Karate is back after the sport received the green light from the Minister of Sport, Arts and Culture to resume training. But according to John Daniels, president of the Karate Association of the Western Cape, a member of the Western Cape Provincial Sport Confederation, they will return cautiously.
Mr Daniels lamented the challenges encountered during the lockdown brought about by the Covid-19 virus but expressed his happiness about the fact that his sporting code is on the comeback trial.
He explained like most sports, karate was basically shut down completely and because some of their activities are non-contact and others are contact it made it extremely difficult to continue operating. Right through up until level 3 all their clubs were shut down.
Meetings and administration, however, continued. The president explained: the way our structures work is we have got a provincial structure and five out of the six regions of the WCPSC are represented on Karate WC. So, we continued with our meetings as scheduled and the expectation was that the regional presidents would continue with theirs as well.
At Karate SA level we had more frequent meetings the last couple of months, specifically with the idea of getting ready for opening whenever we got the go ahead from the minister. The meetings were held online and continue to be online because we want to keep everyone safe and not take unnecessary risks of infection.
According to Mr Daniels the permission to resume training is applicable to just the non-contact disciplines, so no sparring – which requires contact – is allowed yet. Our understanding has been that we can start training, but we are not allowed to have contact training and obviously you have to have the physical distancing of at least one and a half meters between persons in a class.
We have gone as far to say we will maintain a 2 m distance all around each participant in the class and there will be no sparring. Then there are the usual things which is required by the Level 3 regulations – no club is allowed to open until they have been given the go ahead from the Karate SA compliance officers.
For Western Cape we have appointed a Covid-19 compliance officer and that person’s name is Carol Daniels, who is also our technical convener. She is charged with looking after our coaching, competition and refereeing structures. Now she has also been tasked with appointing Covid-19 compliance officers in each of the regions.
Those compliance officers must go around to all the clubs who want to open. They should indicate to us when they want to open, produce all their documentation that is required and there are also a host of things they need to do upfront before the compliance officer can inspect the premises.

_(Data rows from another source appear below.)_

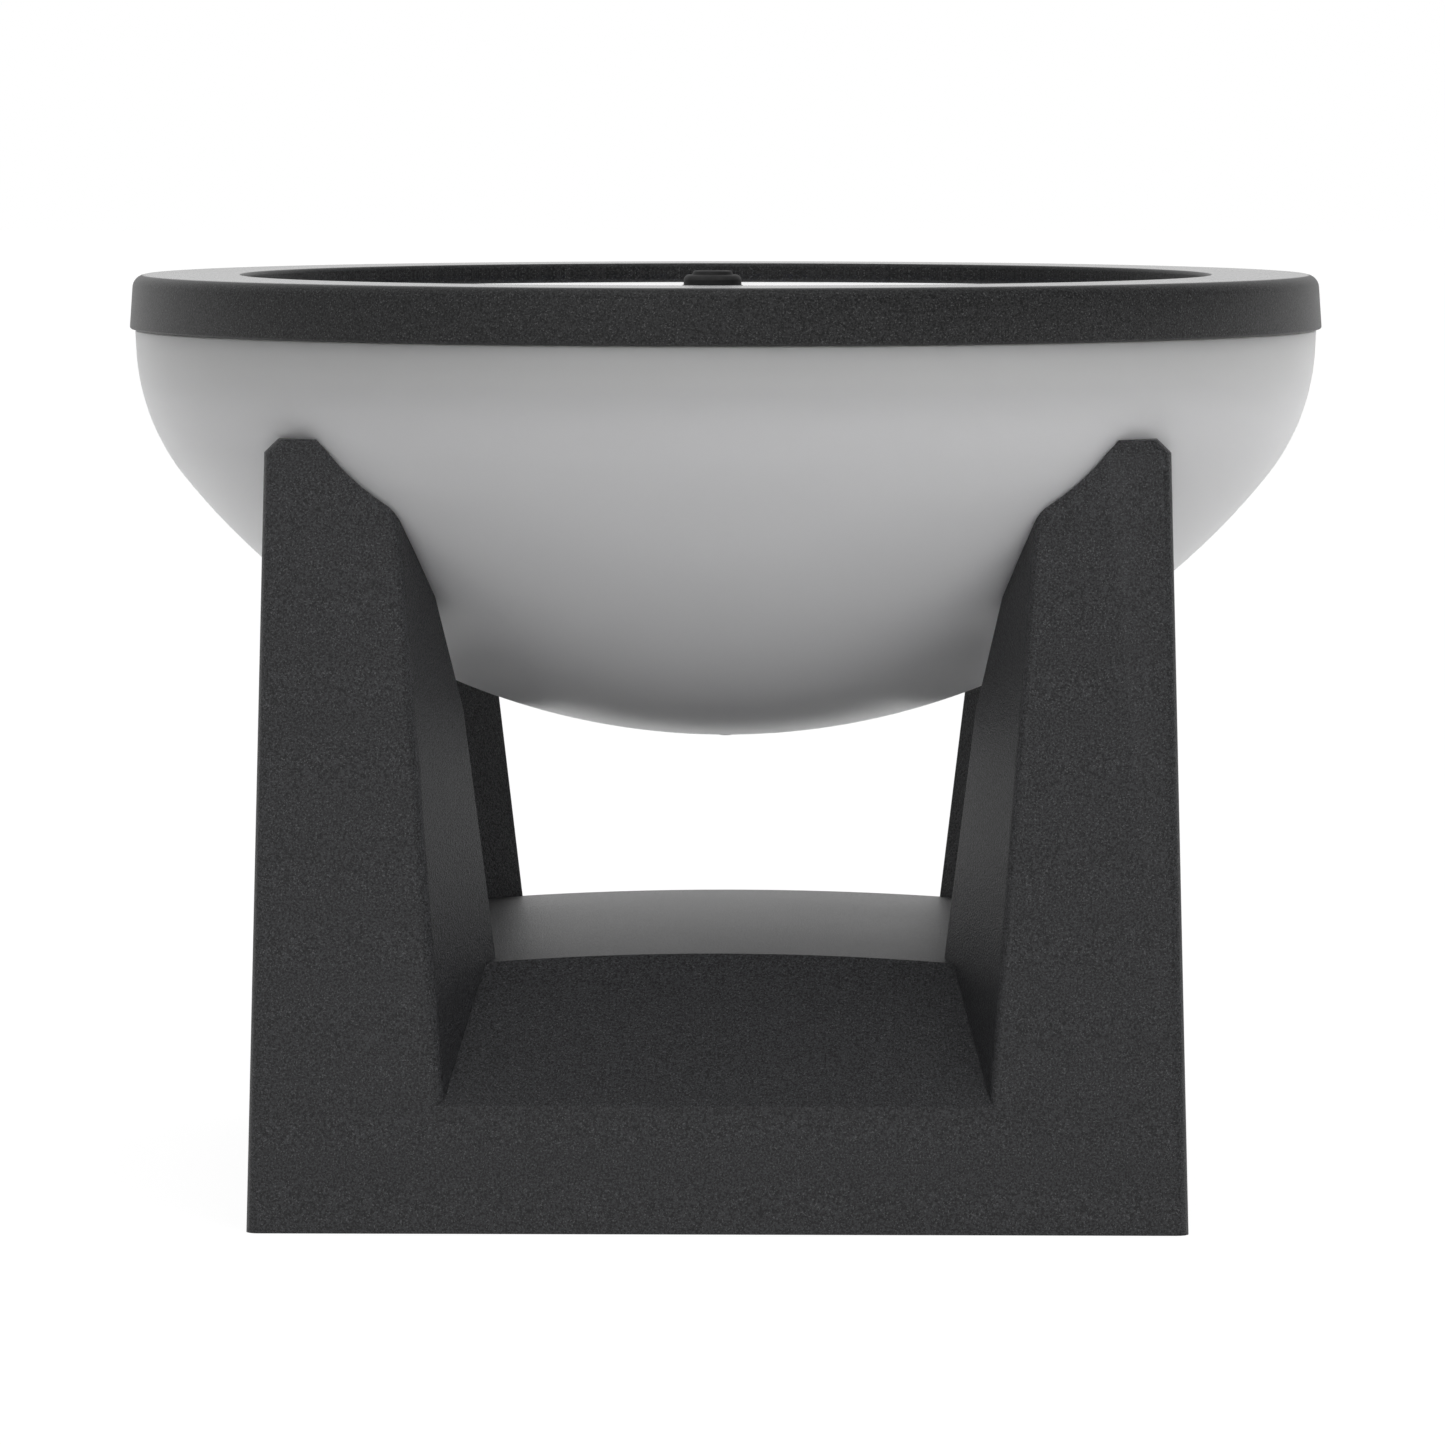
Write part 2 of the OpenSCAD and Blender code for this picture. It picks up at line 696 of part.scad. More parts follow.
module ring_cap() {
    color([0.2, 0.2, 0.21])
        difference() {
            union() {
                rotate_extrude($fn = round_fn)
                    polygon(concat(
                        [[0, floor_z], [recess_out_r, floor_z], [recess_out_r, ring_under_z],
                         [skirt_in_r, ring_under_z], [skirt_in_r, ring_z], [ring_r, ring_z]],
                        arc(ring_r - ring_taper - ring_edge_r, ring_top_z - ring_edge_r,
                            ring_edge_r, 90, 180, 6),
                        arc(recess_r + recess_edge_r, ring_top_z - recess_edge_r, recess_edge_r,
                            180, 270, 4),
                        [[recess_r, floor_top_z], [0, floor_top_z]]));
                at_tray_screws()
                    translate([0, 0, tray_floor_z + seat_gap])
                        cylinder(r = tray_boss_r, h = ring_under_z - tray_floor_z, $fn = 32);
                at_control_screws()
                    translate([0, 0, control_top_z])
                        cylinder(r = control_boss_r, h = control_drop + over / 2, $fn = 32);
            }
            translate([button_x, button_y, floor_z - over])
                cylinder(r = key_hole_r, h = floor_t + 2 * over, $fn = 48);
            translate([panel_lead_x, panel_lead_y, floor_z - over])
                cylinder(r = lead_hole_r, h = floor_t + 2 * over, $fn = 32);
            at_tray_screws()
                translate([0, 0, tray_floor_z - over])
                    cylinder(d = screw_d + 2 * thread_gap, h = tray_screw_l + over, $fn = 32);
            at_control_screws()
                translate([0, 0, control_top_z - over])
                    cylinder(d = small_screw_d + 2 * thread_gap, h = small_screw_l, $fn = 24);
        }
}

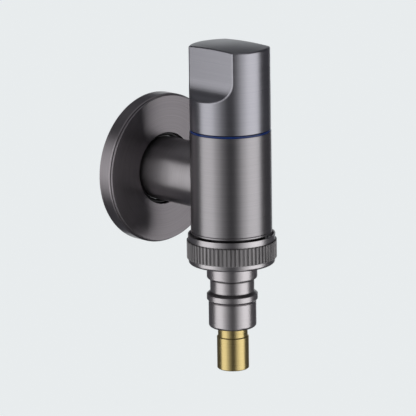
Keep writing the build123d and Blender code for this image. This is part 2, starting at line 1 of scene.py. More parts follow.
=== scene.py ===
# %% [markdown]
# # A wall tap with a hose nozzle
#
# The real object is a washing-machine tap: a round cover on the wall, a short arm, an upright body
# with a quarter-turn handle, a knurled nut, and a nozzle with a brass plunger. Its pieces come from
# CAD and stand still here. This script gives them their finish, cuts the screw threads and the
# flange's fine groove, and sets up the camera and the studio. Lengths are in metres.

# %% Load the tap
import json
import math

import bpy
from mathutils import Matrix, Vector

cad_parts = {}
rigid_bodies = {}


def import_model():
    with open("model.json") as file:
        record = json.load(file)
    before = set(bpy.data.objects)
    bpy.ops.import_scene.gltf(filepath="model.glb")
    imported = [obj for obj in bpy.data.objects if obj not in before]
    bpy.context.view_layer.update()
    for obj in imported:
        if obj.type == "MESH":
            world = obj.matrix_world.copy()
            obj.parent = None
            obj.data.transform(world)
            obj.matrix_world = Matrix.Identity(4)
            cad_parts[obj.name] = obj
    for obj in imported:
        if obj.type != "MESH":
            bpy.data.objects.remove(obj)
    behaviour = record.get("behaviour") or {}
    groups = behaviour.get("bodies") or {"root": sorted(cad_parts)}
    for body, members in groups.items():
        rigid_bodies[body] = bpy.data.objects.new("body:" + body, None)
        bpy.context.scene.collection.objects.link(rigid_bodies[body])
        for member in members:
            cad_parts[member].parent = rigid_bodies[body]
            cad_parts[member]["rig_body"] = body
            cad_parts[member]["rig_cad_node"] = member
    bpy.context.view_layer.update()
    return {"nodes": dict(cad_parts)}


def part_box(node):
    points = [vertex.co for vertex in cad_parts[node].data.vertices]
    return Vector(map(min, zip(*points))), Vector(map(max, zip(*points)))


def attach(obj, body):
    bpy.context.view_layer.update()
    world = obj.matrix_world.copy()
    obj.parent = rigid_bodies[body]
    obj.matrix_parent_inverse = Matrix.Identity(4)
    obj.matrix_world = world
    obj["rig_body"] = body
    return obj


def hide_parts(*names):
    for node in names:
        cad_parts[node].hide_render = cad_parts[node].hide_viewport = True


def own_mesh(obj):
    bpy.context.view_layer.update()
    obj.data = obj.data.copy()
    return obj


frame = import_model()
nodes = frame["nodes"]

# %% [markdown]
# ## Sizes to work from
#
# The upright parts are turned about one vertical axis, and the arm and the flange about one that
# runs into the wall along Y through the origin. The upright axis lies over X = 0, and its place in Y
# is read from the nut, so that it is not written twice.

# %% Measure the parts
MM = 0.001
nut_low, nut_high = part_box("union_nut")
upright_y = (nut_low.y + nut_high.y) / 2
body_low, body_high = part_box("tap_body")
flange_low, flange_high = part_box("wall_flange")
print("upright axis at y =", round(upright_y, 5), "top of the body at z =", round(body_high.z, 5))

# %% [markdown]
# ## Camera
#
# The photograph was taken from the left and a little above with a long lens, so the upright edges
# stay nearly parallel. The place, the direction and the small roll come from fitting the outlines.
# The camera's axes are built as a matrix, which says exactly where it looks.

# %% Set the camera
CAMERA_PLACE = Vector((-0.89405, -0.92748, 0.29401))
CAMERA_AZIMUTH = math.radians(-44.819)
CAMERA_DIP = math.radians(-13.546)
CAMERA_ROLL = math.radians(0.803)
CAMERA_LENS = 311.58
SENSOR_WIDTH = 36.0
NEAREST_SEEN = 0.01
FARTHEST_SEEN = 100.0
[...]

It is actually quite a daunting task because in Cape Town we have got more clubs, but the distances are shorter, whereas in the other regions we have fewer clubs, but distances are bigger. So, I am expecting each one of these regions to come up with legal and innovate ways to comply to the regulations but it was going to require a lot of thought before a club can reopen.
As far as the resumption of competitions was concerned, Mr Daniels said they are not there yet, as clubs that are compliant can only open for training. Karate SA has no competitions planned for the rest of 2020. Clubs, however, can arrange online competitions, as they are allowed to do that. Karate WC emphasises that the permission is only for non-contact training.
Mr Daniels says a lot of work has gone into preparing their submission to the Minister, so there was not really time to discuss the approval with the karateka. He was impressed though with how they found innovative ways to keep active during lockdown.
They have zoom sessions with their instructors but without coming physically into contact with each other and that has been doing the rounds for a while and was continuing as no club has reopened yet. The president, however, expects applications for reopening of clubs to come through soon as clubs receive their compliance certificates.
He says it was important to adhere to the disaster regulations and requirements, as they want people to be safe. They want them to train but they need to do it safely. Karate does not want to add to the infection rate in the Western Cape, so everyone must be safe.